Written problem>
Across the data below, how many lines hold "from"? Answer with that number and nothing else.

Provided material>
--------
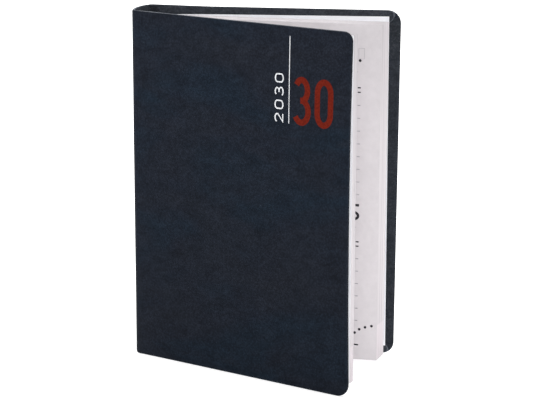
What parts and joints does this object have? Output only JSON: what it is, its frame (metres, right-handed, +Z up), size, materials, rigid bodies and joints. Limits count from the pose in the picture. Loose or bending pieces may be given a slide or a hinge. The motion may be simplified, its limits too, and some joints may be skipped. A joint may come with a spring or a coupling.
{
  "type": "pocket diary",
  "caption": "Hardback pocket diary in dark blue leatherette, standing partly open on its tail edges; covers and leaves turn on the spine",
  "frame": {"origin": "middle of the footprint, on the plane that the tail edges stand on", "axes": "+Z is up, from tail to head; the back cover lies along X with its outer face towards +Y, the spine is at -X, and the front cover opens towards -Y"},
  "size_m": [0.0892, 0.0474, 0.12],
  "materials": {
    "leatherette": "fine-grained dark navy leatherette, matte with a faint cloudy mottle",
    "greyboard": "plain grey bookbinding board",
    "endpaper": "smooth cool-white endpaper",
    "page_paper": "thin uncoated page paper, slightly warm",
    "lining_paper": "brown kraft lining paper",
    "mull_gauze": "stiff open-weave cotton gauze",
    "sewing_thread": "white cotton thread",
    "band_cloth": "dark blue rolled cotton band"
  },
  "bodies": {
    "spine": {"spine_skin": "leatherette", "spine_card": "greyboard", "spine_liner": "lining_paper", "mull": "mull_gauze", "stitch_row_1": "sewing_thread", "stitch_row_2": "sewing_thread", "stitch_row_3": "sewing_thread", "stitch_row_4": "sewing_thread", "head_band": "band_cloth", "tail_band": "band_cloth"},
    "front_cover": {"front_cover_skin": "leatherette", "front_board": "greyboard", "front_pastedown": "endpaper"},
    "front_leaves": {"front_flyleaf": "endpaper", "section_01": "page_paper", "section_02": "page_paper", "section_03": "page_paper"},
    "back_cover": {"back_cover_skin": "leatherette", "back_board": "greyboard", "back_pastedown": "endpaper"},
    "back_leaves": {"back_flyleaf": "endpaper", "section_04": "page_paper", "section_05": "page_paper", "section_06": "page_paper", "section_07": "page_paper", "section_08": "page_paper", "section_09": "page_paper", "section_10": "page_paper", "section_11": "page_paper"}
  },
  "joints": [
    {"name": "front_cover_hinge", "type": "hinge", "parent": "spine", "child": "front_cover", "pos_m": [-0.04393, 0.01001, 0], "axis": [0, 0, -1], "range_deg": [-10.95, 169.05]},
    {"name": "front_leaves_bend", "type": "hinge", "parent": "spine", "child": "front_leaves", "pos_m": [-0.0401, 0.01094, 0], "axis": [0, 0, -1], "range_deg": [-7.98, 123.1]},
    {"name": "back_cover_hinge", "type": "hinge", "parent": "spine", "child": "back_cover", "pos_m": [-0.04092, 0.02368, 0], "axis": [0, 0, 1], "range_deg": [-12.4, 167.6]},
    {"name": "back_leaves_bend", "type": "hinge", "parent": "spine", "child": "back_leaves", "pos_m": [-0.03725, 0.02111, 0], "axis": [0, 0, 1], "range_deg": [-10.12, 136.7]}
  ],
  "couplings": [
    {"joint": "front_leaves_bend", "follows": "front_cover_hinge", "ratio": 0.72785},
    {"joint": "back_leaves_bend", "follows": "back_cover_hinge", "ratio": 0.81532}
  ]
}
--------
Reply to the exercise>
2